The Star: What issues and matters are of concern to your group at this time?
McDonald: Well, a big concern is getting ready for BRAC a very big concern. We thought after Sept. 11 that we ought to be pretty safe, but they're spending so much money for security that they've got to save. And the Department of Defense feels like there's 25 percent excess capacity in the structure.
This base closure is going to be a little different than any one of the others were individually. They originally were trying to have two one in 03 and one in 05. But they put it off to 05, for whatever reason.
There will be nine commissioners named by the president. In the past, there were eight commissioners. Some were named by the president, some by the majority leader, the minority leader, the Speaker of the House, etc. This time, all of them will be named by the president.
The DOD will put up a list of bases that they feel should be closed. In the past, when they did that, the commissioners could put other bases on the list and that happened to us. When they were looking at some other bases to close, then, for whatever reason, the other communities said, You better look at Meridian, too.'
This time, the law does not permit the commission to put bases on the list without a super-majority. So if we escape the first list, then it would be difficult for them to get us on the list. All of our efforts right now are to stay off that original DOD list.
The Star: When do you anticipate getting that list?
McDonald: In December of 03, a draft is going to be made of base selection criteria. That'll be published for 30-day comment. In February of 04, they will finalize the selection criteria.
In February of 04, the Pentagon or Department of Defense will put out what they call their Force Structure Plan, and that is their list of what they feel like they will need in the way of planes, training, etc.

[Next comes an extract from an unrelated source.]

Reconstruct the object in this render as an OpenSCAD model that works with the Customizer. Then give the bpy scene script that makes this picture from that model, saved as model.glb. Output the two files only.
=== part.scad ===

In March of 05, the nine-member BRAC commission will be nominated by the president. In May of 05, the secretary of defense will list his recommendation for bases to be closed.

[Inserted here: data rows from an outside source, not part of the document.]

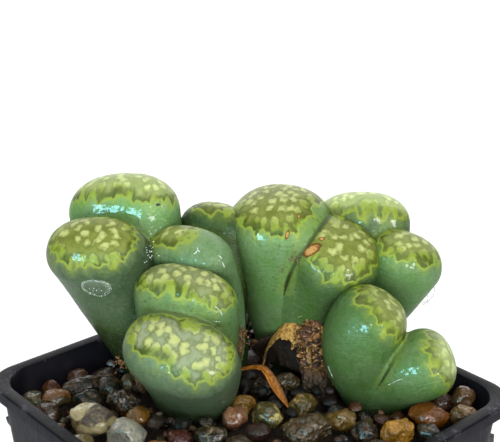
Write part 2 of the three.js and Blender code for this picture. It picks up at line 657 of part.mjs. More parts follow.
function place(name, solid, color, roughness) {
  const mesh = mainBody(solid).getMesh();
  const points = new Float32Array(mesh.numVert * 3);
  for (let i = 0; i < mesh.numVert; i++) {
    points.set(mesh.vertProperties.subarray(i * mesh.numProp, i * mesh.numProp + 3), i * 3);
  }
  const geometry = new THREE.BufferGeometry();
  geometry.setAttribute("position", new THREE.BufferAttribute(points, 3));
  geometry.setIndex(new THREE.BufferAttribute(mesh.triVerts, 1));
  const material = new THREE.MeshStandardMaterial({ color, roughness, metalness: 0 });
  const made = new THREE.Mesh(geometry, material);
  made.name = name;
  group.add(made);
}

// Each piece is cut back by the grown shapes of the pieces that were placed before it.
const takenShapes = [];
const clearOfTaken = (solid) => takenShapes.reduce((left, taken) => left.subtract(taken), solid);

place("pot", potSolid(), 0x23232c, 0.45);

for (const [name, head] of Object.entries(HEADS)) {
  place(name, clearOfTaken(headSolid(head)), 0x7fae84, 0.5);
  takenShapes.push(headSolid(head, CLEARANCE));
}
place("root_crown", clearOfTaken(crownSolid()), 0x8a6a48, 0.9);
takenShapes.push(crownSolid(CLEARANCE));

place("dry_sheath", clearOfTaken(drySheath()), 0x8a6a3e, 0.9);
place("dry_strip", clearOfTaken(dryStrip()), 0xb0682a, 0.7);
takenShapes.push(drySheath(CLEARANCE), dryStrip(CLEARANCE));
for (const [name, collar] of Object.entries(COLLARS)) {
  place(name, clearOfTaken(collarSolid(collar)), 0x7c5a34, 0.9);
  takenShapes.push(collarSolid(collar, CLEARANCE));
}

for (const name of Object.keys(PEBBLES)) {
  const kept = pebbleSolid(name).intersect(filling(0, POT_HEIGHT));
  place(name, clearOfTaken(kept), PEBBLES[name].color, 0.45);
  takenShapes.push(pebbleSolid(name, CLEARANCE));
}
place("grit", clearOfTaken(bedSolid()), 0x4a3c30, 0.7);
place("soil", clearOfTaken(filling(FLOOR + CLEARANCE, POT_HEIGHT + SOIL_TOP)), 0x3a2a1e, 0.95);

export default group;
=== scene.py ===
"""A clump of living stones in a square nursery pot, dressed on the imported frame.

Pieces are modelled in millimetres in the frame's own axes and brought to metres when they are
finished. The clump is laid out in its own frame: across, away from the pot's front corner, and above
the pot's rim, as seen from in front of that corner.
"""

import json
import logging
import math
from collections.abc import Callable, Sequence
from dataclasses import dataclass
from enum import Enum
from typing import Any, Union

import bpy
import numpy as np
from mathutils import Matrix, Vector, noise
from mathutils.bvhtree import BVHTree
from mathutils.geometry import convex_hull_2d

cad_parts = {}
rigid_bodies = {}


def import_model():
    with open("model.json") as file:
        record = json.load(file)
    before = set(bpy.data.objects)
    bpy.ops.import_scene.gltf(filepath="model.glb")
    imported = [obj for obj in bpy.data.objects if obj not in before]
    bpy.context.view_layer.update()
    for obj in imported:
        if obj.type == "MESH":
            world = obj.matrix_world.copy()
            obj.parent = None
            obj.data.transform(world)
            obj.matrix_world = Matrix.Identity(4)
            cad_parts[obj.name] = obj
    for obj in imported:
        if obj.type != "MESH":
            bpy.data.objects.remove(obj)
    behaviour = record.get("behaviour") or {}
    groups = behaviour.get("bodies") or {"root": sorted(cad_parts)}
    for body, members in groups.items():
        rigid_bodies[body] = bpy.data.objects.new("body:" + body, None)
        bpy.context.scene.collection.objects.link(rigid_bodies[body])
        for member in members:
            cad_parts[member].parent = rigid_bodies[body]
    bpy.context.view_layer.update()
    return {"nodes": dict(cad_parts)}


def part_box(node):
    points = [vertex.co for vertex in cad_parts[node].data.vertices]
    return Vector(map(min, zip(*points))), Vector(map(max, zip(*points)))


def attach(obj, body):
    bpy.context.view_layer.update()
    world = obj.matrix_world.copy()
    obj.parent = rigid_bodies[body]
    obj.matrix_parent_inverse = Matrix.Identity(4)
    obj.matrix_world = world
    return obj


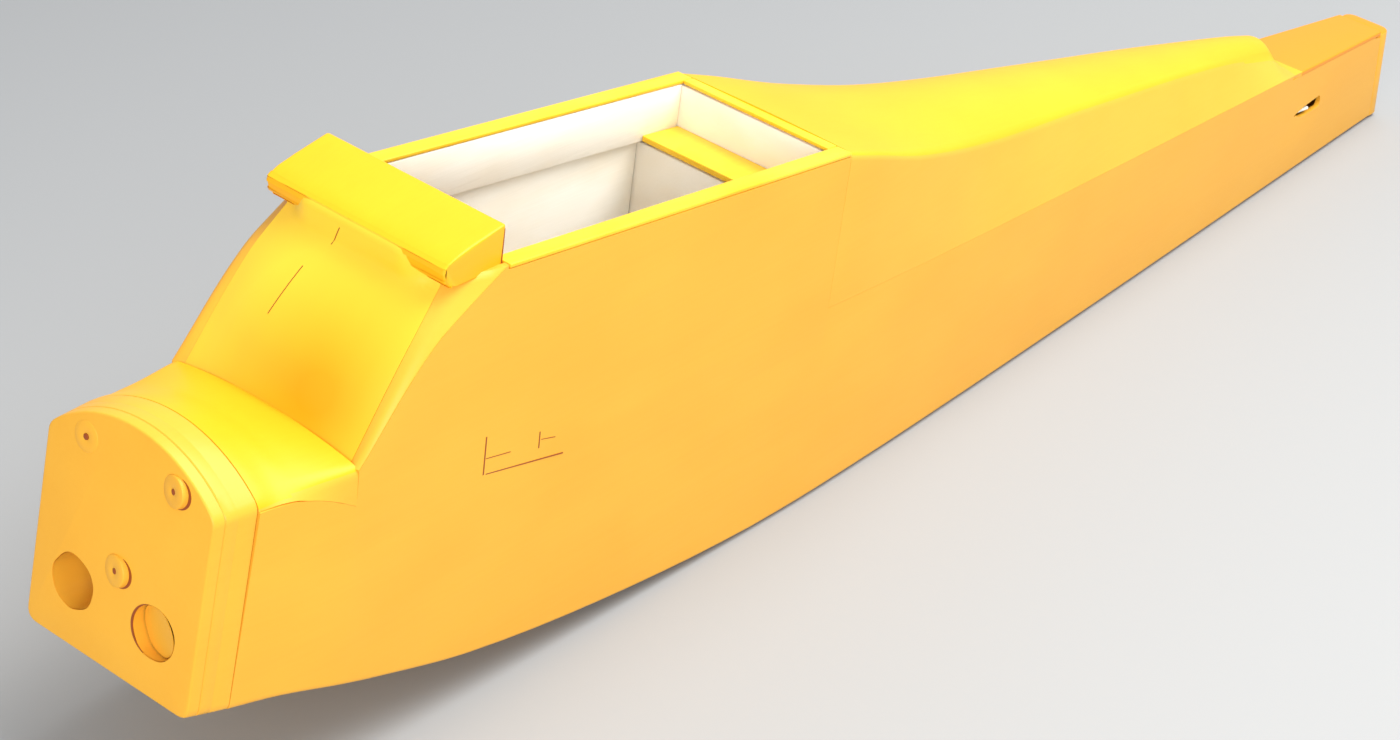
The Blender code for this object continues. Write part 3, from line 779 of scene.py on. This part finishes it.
class BuildSides(bpy.types.Operator):
    """Builds the two covered side skins with the slots that the control rods leave by"""

    bl_idname = "fuselage.sides"
    bl_label = "Sides"

    def execute(self, context):
        keel = context.scene.fuselage_sizes.keel_round / KEEL_ROUND
        for name, side in (("port", -1), ("starboard", 1)):
            rings = []
            stations = [None] + side_stations() + [None]
            for n, x in enumerate(stations):
                foot = SIDE_FOOT(0.02 if n == 0 else (x or 1.05)) * keel
                ring = []
                shape = [(0.0, "low"), (0.0, "high"), (SHEET, "high"), (max(SHEET, foot) + 0.0002, "low")]
                places = []
                for depth, level in shape:
                    if x is not None:
                        place, height = x, side_top(x) if level == "high" else belly(x)
                    elif n == 0:
                        height = cheek_low(0.03) - HAIR if level == "high" else belly(RING_END)
                        place = lean_x(RING_END + 0.0003, height)
                    else:
                        height = longeron(TAIL) - SHEET - HAIR if level == "high" else 0.0
                        place = TAIL - 0.0122 - TAIL_RAKE * height
                    places.append((place, half_width(place) - depth, height))
                flat = filleted([(p[1], p[2]) for p in places], {0: foot}, 4)
                for y, z in flat:
                    nearest = min(places, key=lambda p: abs(p[2] - z))
                    ring.append(Vector((nearest[0], side * y, z)))
                rings.append(ring)
            skin = finish_piece(
                f"side_{name}_covered", sections_mesh(rings, True), "film", replaces=[f"side_{name}"],
                smooth=35
            )
            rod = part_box("control_rod_elevator" if side < 0 else "control_rod_rudder")
            exit_z = rod[0].z + ROD_R
            outline = [
                (0.931, 0.0012), (0.944, -0.0030), (0.967, -0.0036), (0.9685, 0.0), (0.966, 0.0046),
                (0.945, 0.0036)
            ]
            outline = filleted(outline, {k: 0.0016 for k in range(len(outline))}, 4)
            reach = [[Vector((NOSE + x, side * y, exit_z + z)) for x, z in outline] for y in (0.010, 0.040)]
            slot = sections_mesh(reach, True)
            cut(skin, slot)
            skin.data.shade_smooth()
            skin.data.set_sharp_from_angle(angle=math.radians(35))
        return {"FINISHED"}


class BuildBelly(bpy.types.Operator):
    """Builds the covered belly skins and the plywood gear plate between them"""

    bl_idname = "fuselage.belly"
    bl_label = "Belly"

    def execute(self, context):
        plate = [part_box("gear_plate")[k].x - NOSE for k in (0, 1)]
        runs = {
            "belly_front": (RING_END + 0.001, plate[0] - 0.0002, 24),
            "belly_rear": (plate[1] + 0.0002, 1.0440, 40)
        }
        keel = context.scene.fuselage_sizes.keel_round / KEEL_ROUND
        for name, (start, end, count) in runs.items():
            rings = []
            for x in spaced(start, end, count):
                half = half_width(x) - max(SHEET, SIDE_FOOT(x) * keel) - 0.0003
                low = belly(x)
                corners = [(-half, low), (half, low), (half, low + SHEET), (-half, low + SHEET)]
                rings.append([Vector((x, y, z)) for y, z in corners])
            finish_piece(f"{name}_covered", sections_mesh(rings, True), "film", replaces=[name], smooth=35)
        ease_width = context.scene.fuselage_sizes.board_ease
        finish_piece(
            "gear_plate_board", board_from("gear_plate", ease_width), "plywood", replaces=["gear_plate"],
            move=False
        )
        return {"FINISHED"}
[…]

The Star: What do you believe is the future of NAS Meridian and what do you are believe are its assets and its concerns or liabilities?
McDonald: I think that the base, because of our support by our congressmen and our senators, is in great shape with all of the military construction that we have been able to get, with a new administration building, a new air control tower, a new air operations building, with facilities out at the hangars to maintain the T-45 aircraft, housing, a new commissary, a new mess hall the list goes on and on.
And, oh, yes, one of the biggest things we were able to get was nearly $6 million for upgrading our runways. And, frankly, they told us in the 02 budget there was just no way to get it. All of those things are very important. We would like to expand the counterdrug training school to include terrorism training, and there's an effort now being made for that. We would like to expand, if possible, the reserve center.
This city is building a sewer line to the base, which is going to help a great deal. The county is building an access road from the base across to U.S. 45. That will help a great deal. The access road is not started but is funded and will be built. And the sewer line is being built as we speak. We just feel like the more decision-makers we can get here to see what we have, the better we will be.
The Star: You don't see any flies in the ointment or any Achilles heels?
McDonald: No, I do not see any weaknesses in NAS Meridian. I really don't.
The Star: And the naval air station has another area to the north?
McDonald: They have another field, and the 03 budget has money for a new tower there. That's used for touch-and-go training, and they have also put some lights out there that will simulate a carrier landing. They say, Go to the boat.' If they are carrying a squadron or a part of a squadron to qualify on the carrier, they would have to take them down to, say, Jacksonville, and give them some preliminary training for those lights. They've been able to put something up here so now they can do that training here.